Consistency is a key element to providing quality care in a senior environment. That consistency is part of the “continuity of care” that depends, in part, on the continuity of staff in place at any facility. When communities are bought and sold over and over, the staff turnover is high and the quality of care inevitably suffers. That is why a well-established, locally-managed facility is most desirable to those seeking consistency of staff and consistency of care. The best example of how people feel about this kind of care was expressed to me by a doctor whose mother lived with us. He wrote, “It is such a nice feeling to come into a community and be greeted by the same administrator, the same caregivers, and so many of the same staff that I have known for years.
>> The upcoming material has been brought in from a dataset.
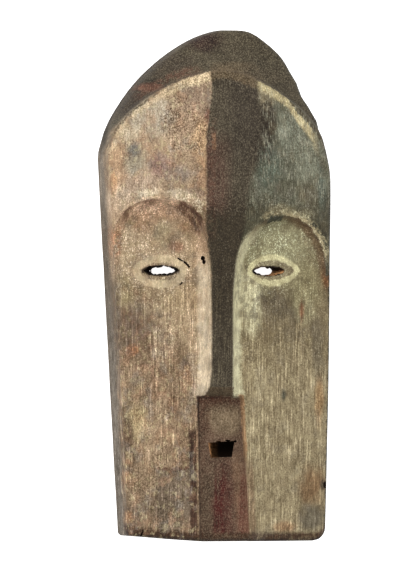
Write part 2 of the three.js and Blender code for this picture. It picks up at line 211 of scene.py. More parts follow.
left_chin, right_chin = chin_at(JAW["left"]), chin_at(JAW["right"])
arch_ends = [float(side_at(side, ARCH_Y)) for side in ("left", "right")]
OUTLINE = np.vstack((
    line(lambda y: side_at("left", y), left_chin, ARCH_Y, upright=True),
    line(crown_at, arch_ends[0], SHOULDERS["left"][0]),
    line(crown_at, SHOULDERS["right"][0], arch_ends[1]),
    line(lambda y: side_at("right", y), ARCH_Y, right_chin, upright=True),
    line(chin_at, JAW["right"], JAW["left"]),
))
OUTLINE = np.column_stack(hewn(OUTLINE[:, 0], OUTLINE[:, 1]))
ARCH_LINE = np.vstack((line(arch_at, arch_ends[0], ARCH_X), line(arch_at, ARCH_X, arch_ends[1])))


def crest_line(side):
    brow = BROWS[side]
    outer_end = brow["x"] + brow["side"] * brow["outer"]
    inner_end = brow["x"] - brow["side"] * brow["inner"]
    arch = line(lambda x: brow_at(brow, x), outer_end, inner_end)
    down = line(lambda y: nose_side_at(side, y), brow["y"], NOSE["base"], upright=True, steps=8)
    return np.vstack((arch, down))


CRESTS = {side: crest_line(side) for side in BROWS}
print("points of the drawing:", len(OUTLINE), len(ARCH_LINE), [len(crest) for crest in CRESTS.values()])


# %% [markdown]
# ## Heights of the face
#
# The forehead is a dome that runs down into the flat bar of the nose. The cheeks lie lower, so the
# brows stand as ledges over the sockets. Behind the forehead's edge the cap of hair steps back and
# slopes down to the crown. One function gives the height at any place, so the mesh can be as fine
# as the paint and the wear need.

# %% Height of the front
MIDDLE_X = -1.2
RIDGE = ((-38.6, 23.2), (-34.7, 29.8), (-5, 30.4), (15, 31.2), (40, 32.2), (57, 30.4), (75, 25.4), (90, 17))
CHEEK = ((-90, 20.4), (-60, 22.2), (-30, 23.4), (0, 23), (30, 22))
FOREHEAD_SIDE = ((10, 20.6), (34, 20.4), (49, 17.6), (75, 13), (90, 10))
CROWN_RIM = ((49, 15), (70, 12.6), (90, 11.6))
CHEEK_FALL, FOREHEAD_ROUND, CHEEK_ROUND = 2.4, 1.8, 2.4
ARCH_STEP_SIDE, ARCH_STEP_MIDDLE, ARCH_STEP_WIDTH, CAP_BEND = 3.2, 1.3, 1.2, 1.5
ARRIS_RADIUS = 2.2
RUBBED_CREST = 0.3


def along(stations, y):
    """Height at y on a smooth line through a few stations."""
    ys, zs = np.array(stations, float).T
    last = len(ys) - 1
    before, after = np.maximum(np.arange(last + 1) - 1, 0), np.minimum(np.arange(last + 1) + 1, last)
    slopes = (zs[after] - zs[before]) / (ys[after] - ys[before])
    i = np.clip(np.searchsorted(ys, y, side="left") - 1, 0, last - 1)
    run = ys[i + 1] - ys[i]
    t = np.clip((y - ys[i]) / run, 0, 1)
    bend = (zs[i] - zs[i + 1] + slopes[i] * run) * (1 - t) + (zs[i + 1] - zs[i] - slopes[i + 1] * run) * t
    return mix(zs[i], zs[i + 1], t) + t * (1 - t) * bend


def distance_to(points, x, y):
    best = np.full(np.shape(x), np.inf)
    for (ax, ay), (bx, by) in zip(points[:-1], points[1:]):
        span = max((bx - ax) ** 2 + (by - ay) ** 2, 1e-12)
        t = np.clip(((x - ax) * (bx - ax) + (y - ay) * (by - ay)) / span, 0, 1)
        best = np.minimum(best, np.hypot(x - mix(ax, bx, t), y - mix(ay, by, t)))
    return best


def below_brow(x, y):
    """Distance into the cheek from the brow's edge and the nose's side, negative on the forehead."""
    out = np.empty(np.shape(x))
    for side, brow in BROWS.items():
        here = (x < 0) if side == "left" else (x >= 0)
        px, py = x[here], y[here]
        beside_nose = (px - nose_side_at(side, py)) * brow["side"] > 0
        on_cheek = np.where(py <= brow["y"], beside_nose, py < brow_at(brow, px))
        away = distance_to(CRESTS[side], px, py)
        out[here] = np.where(on_cheek, away, -away)
    return out


def in_panel(x, y):
    """Distance into the mouth panel from its nearest side, negative outside."""
    across = np.minimum(x - panel_side_at("left", y), panel_side_at("right", y) - x)
    return np.minimum(across, PANEL["top"] - y)


def forehead_height(x, y):
    ridge = along(RIDGE, y)
    return ridge - (ridge - along(FOREHEAD_SIDE, y)) * (np.abs(x - MIDDLE_X) / HALF_WIDTH) ** FOREHEAD_ROUND


def cheek_height(x, y):
    return along(CHEEK, y) - CHEEK_FALL * (np.abs(x - MIDDLE_X) / HALF_WIDTH) ** CHEEK_ROUND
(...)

This type of dedication is reflected in the outstanding excellent care your residents enjoy. Please keep up the good work!” These comments from satisfied family members are what keeps me going-and ultimately what keeps quality long-term-care communities alive.

Above & Beyond the Call

The ability and freedom to “go that extra mile” without having to consider corporate policy or the needs of a shareholder is gratifying and makes a real difference in the type of care that a community can deliver. As you consider senior community options for yourself or loved ones, make certain that the level of care that the community provides will be tailored to meet your needs as they arise, and that the care is delivered with the best possible motivation-care from the heart! And, at the very least, make sure that whoever runs the community actually has the ability to make decisions about your care without having to call New York City.  The most important advice is to know who owns that retirement home that you are considering!